Reading this article about Double Checked Locking Pattern in C++, I reached the place (page 10) where the authors demonstrate one of the attempts to implement DCLP "correctly" using volatile
variables:
class Singleton {
public:
static volatile Singleton* volatile instance();
private:
static volatile Singleton* volatile pInstance;
};
// from the implementation file
volatile Singleton* volatile Singleton::pInstance = 0;
volatile Singleton* volatile Singleton::instance() {
if (pInstance == 0) {
Lock lock;
if (pInstance == 0) {
volatile Singleton* volatile temp = new Singleton;
pInstance = temp;
}
}
return pInstance;
}
After such example there is a text snippet that I don't understand:
First, the Standard’s constraints on observable behavior are only for an abstract machine defined by the Standard, and that abstract machine has no notion of multiple threads of execution. As a result, though the Standard prevents compilers from reordering reads and writes to volatile data within a thread, it imposes no constraints at all on such reorderings across threads. At least that’s how most compiler implementers interpret things.

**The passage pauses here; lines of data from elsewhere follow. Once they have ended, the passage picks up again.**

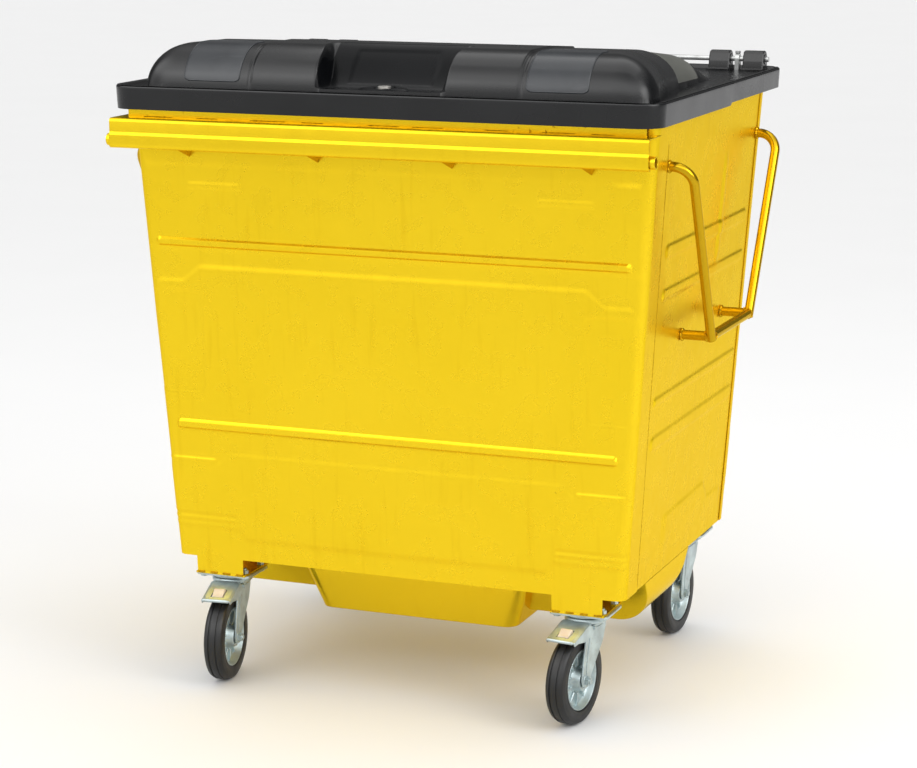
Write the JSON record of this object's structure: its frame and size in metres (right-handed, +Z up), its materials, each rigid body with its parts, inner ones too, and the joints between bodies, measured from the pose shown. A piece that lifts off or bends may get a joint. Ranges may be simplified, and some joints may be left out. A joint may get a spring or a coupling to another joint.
{
  "type": "wheelie bin",
  "caption": "Large steel waste container on swivel casters, with a domed plastic lid on a rear hinge, a comb-lift rail and tubular side handles.",
  "frame": {"origin": "on the floor, under the middle of the overall box", "axes": "+Z up; the front with the lifting rail faces -Y; +X is to the right as seen from the front"},
  "size_m": [1.3328, 0.996, 1.465],
  "materials": {
    "yellow_paint": "gloss",
    "lid_plastic": "fine grained, satin",
    "black_plastic": "matte",
    "zinc_steel": "zinc plated, bluish, satin",
    "galvanised_steel": "galvanised, dull",
    "lock_metal": "worn plating",
    "tyre_rubber": "matte rubber",
    "beige_plastic": "matte",
    "plug_plastic": "matte"
  },
  "bodies": {
    "tub": {"front_panel": "yellow_paint", "rear_panel": "yellow_paint", "left_side_panel": "yellow_paint", "right_side_panel": "yellow_paint", "floor_pan": "yellow_paint", "top_rim": "yellow_paint", "front_rim": "yellow_paint", "lift_rail": "yellow_paint", "lift_tube": "yellow_paint", "rail_darts": "yellow_paint", "left_handle": "yellow_paint", "right_handle": "yellow_paint", "drain_socket": "galvanised_steel", "hinge_rod": "galvanised_steel", "left_hinge_arm": "galvanised_steel", "right_hinge_arm": "galvanised_steel", "rod_screws": "galvanised_steel", "swivel_balls": "zinc_steel", "caster_bolts": "zinc_steel", "caster_nuts": "zinc_steel", "front_left_bracket": "yellow_paint", "front_left_plate": "zinc_steel", "front_right_bracket": "yellow_paint", "front_right_plate": "zinc_steel", "rear_left_bracket": "yellow_paint", "rear_left_plate": "zinc_steel", "rear_right_bracket": "yellow_paint", "rear_right_plate": "zinc_steel"},
    "lid": {"lid_shell": "lid_plastic", "lock_plate": "black_plastic", "left_hinge_blocks": "black_plastic", "right_hinge_blocks": "black_plastic"},
    "lock": {"lock_barrel": "lock_metal"},
    "drain": {"drain_plug": "plug_plastic"},
    "front_left_swivel": {"front_left_fork": "zinc_steel", "front_left_axle": "zinc_steel", "front_left_pedal_pin": "zinc_steel"},
    "front_left_wheel": {"front_left_tyre": "tyre_rubber", "front_left_wheel_rim": "zinc_steel", "front_left_bearing": "plug_plastic"},
    "front_left_brake": {"front_left_pedal": "zinc_steel"},
    "front_left_release": {"front_left_tongue": "beige_plastic"},
    "front_right_swivel": {"front_right_fork": "zinc_steel", "front_right_axle": "zinc_steel", "front_right_pedal_pin": "zinc_steel"},
    "front_right_wheel": {"front_right_tyre": "tyre_rubber", "front_right_wheel_rim": "zinc_steel", "front_right_bearing": "plug_plastic"},
    "front_right_brake": {"front_right_pedal": "zinc_steel"},
    "front_right_release": {"front_right_tongue": "beige_plastic"},
    "rear_left_swivel": {"rear_left_fork": "zinc_steel", "rear_left_axle": "zinc_steel"},
    "rear_left_wheel": {"rear_left_tyre": "tyre_rubber", "rear_left_wheel_rim": "zinc_steel", "rear_left_bearing": "plug_plastic"},
    "rear_right_swivel": {"rear_right_fork": "zinc_steel", "rear_right_axle": "zinc_steel"},
    "rear_right_wheel": {"rear_right_tyre": "tyre_rubber", "rear_right_wheel_rim": "zinc_steel", "rear_right_bearing": "plug_plastic"}
  },
  "joints": [
    {"name": "lid_hinge", "type": "hinge", "parent": "tub", "child": "lid", "pos_m": [0, 0.477, 1.386], "axis": [-1, 0, 0], "range_deg": [0, 265]},
    {"name": "lock_turn", "type": "hinge", "parent": "lid", "child": "lock", "pos_m": [0, -0.41, 1.372], "axis": [0, 0, 1], "range_deg": [0, 90]},
    {"name": "drain_pull", "type": "slide", "parent": "tub", "child": "drain", "axis": [0, 0, -1], "range_m": [0, 0.03]},
    {"name": "front_left_swivel_turn", "type": "hinge", "parent": "tub", "child": "front_left_swivel", "pos_m": [-0.4325, -0.325, 0.227], "axis": [0, 0, 1], "continuous": true},
    {"name": "front_left_wheel_spin", "type": "hinge", "parent": "front_left_swivel", "child": "front_left_wheel", "pos_m": [-0.42484, -0.37946, 0.1], "axis": [0.9903, 0.1392, 0], "continuous": true},
    {"name": "front_left_brake_press", "type": "hinge", "parent": "front_left_swivel", "child": "front_left_brake", "pos_m": [-0.42888, -0.35075, 0.213], "axis": [0.9903, 0.1392, 0], "range_deg": [0, 8]},
    {"name": "front_left_release_press", "type": "hinge", "parent": "front_left_brake", "child": "front_left_release", "pos_m": [-0.42888, -0.35075, 0.213], "axis": [0.9903, 0.1392, 0], "range_deg": [0, 3], "stiffness_Nm_per_rad": 0.5, "springref_deg": -11.46},
    {"name": "front_right_swivel_turn", "type": "hinge", "parent": "tub", "child": "front_right_swivel", "pos_m": [0.4325, -0.325, 0.227], "axis": [0, 0, 1], "continuous": true},
    {"name": "front_right_wheel_spin", "type": "hinge", "parent": "front_right_swivel", "child": "front_right_wheel", "pos_m": [0.42484, -0.37946, 0.1], "axis": [0.9903, -0.1392, 0], "continuous": true},
    {"name": "front_right_brake_press", "type": "hinge", "parent": "front_right_swivel", "child": "front_right_brake", "pos_m": [0.42888, -0.35075, 0.213], "axis": [0.9903, -0.1392, 0], "range_deg": [0, 8]},
    {"name": "front_right_release_press", "type": "hinge", "parent": "front_right_brake", "child": "front_right_release", "pos_m": [0.42888, -0.35075, 0.213], "axis": [0.9903, -0.1392, 0], "range_deg": [0, 3], "stiffness_Nm_per_rad": 0.5, "springref_deg": -11.46},
    {"name": "rear_left_swivel_turn", "type": "hinge", "parent": "tub", "child": "rear_left_swivel", "pos_m": [-0.4325, 0.385, 0.227], "axis": [0, 0, 1], "continuous": true},
    {"name": "rear_left_wheel_spin", "type": "hinge", "parent": "rear_left_swivel", "child": "rear_left_wheel", "pos_m": [-0.4325, 0.33, 0.1], "axis": [1, 0, 0], "continuous": true},
    {"name": "rear_right_swivel_turn", "type": "hinge", "parent": "tub", "child": "rear_right_swivel", "pos_m": [0.4325, 0.385, 0.227], "axis": [0, 0, 1], "continuous": true},
    {"name": "rear_right_wheel_spin", "type": "hinge", "parent": "rear_right_swivel", "child": "rear_right_wheel", "pos_m": [0.42962, 0.33008, 0.1], "axis": [0.9986, -0.0523, 0], "continuous": true}
  ]
}
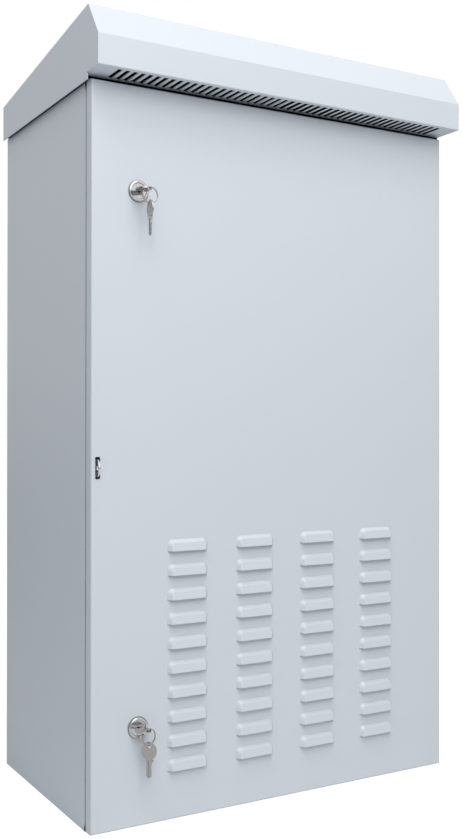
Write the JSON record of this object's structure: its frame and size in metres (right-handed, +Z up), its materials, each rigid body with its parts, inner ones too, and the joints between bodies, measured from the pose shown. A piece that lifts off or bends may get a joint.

As a result, in practice, many compilers may generate thread-unsafe code from the source above.
and later:
... C++’s abstract machine is single-threaded, and C++ compilers may choose to generate thread-unsafe code from source like the above, anyway.
These remarks are related to the execution on the uni-processor, so it's definitely not about cache-coherence issues.
If the compiler can't reorder reads and writes to volatile data within a thread, how can it reorder reads and writes across threads for this particular example thus generating thread-unsafe code?